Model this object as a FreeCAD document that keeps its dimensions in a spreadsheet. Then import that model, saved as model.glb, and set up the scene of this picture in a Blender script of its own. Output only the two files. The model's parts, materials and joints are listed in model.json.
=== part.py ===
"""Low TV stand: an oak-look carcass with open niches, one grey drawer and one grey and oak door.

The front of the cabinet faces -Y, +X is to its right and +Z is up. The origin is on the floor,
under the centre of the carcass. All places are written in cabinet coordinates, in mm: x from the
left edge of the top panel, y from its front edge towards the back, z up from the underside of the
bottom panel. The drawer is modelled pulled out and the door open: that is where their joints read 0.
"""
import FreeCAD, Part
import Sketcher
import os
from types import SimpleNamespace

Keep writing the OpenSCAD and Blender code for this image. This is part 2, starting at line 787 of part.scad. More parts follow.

━━━

WORK REQUIRED: Write only the number of lines in the records that include the word "parts".

THE COMPLETED TASK: 2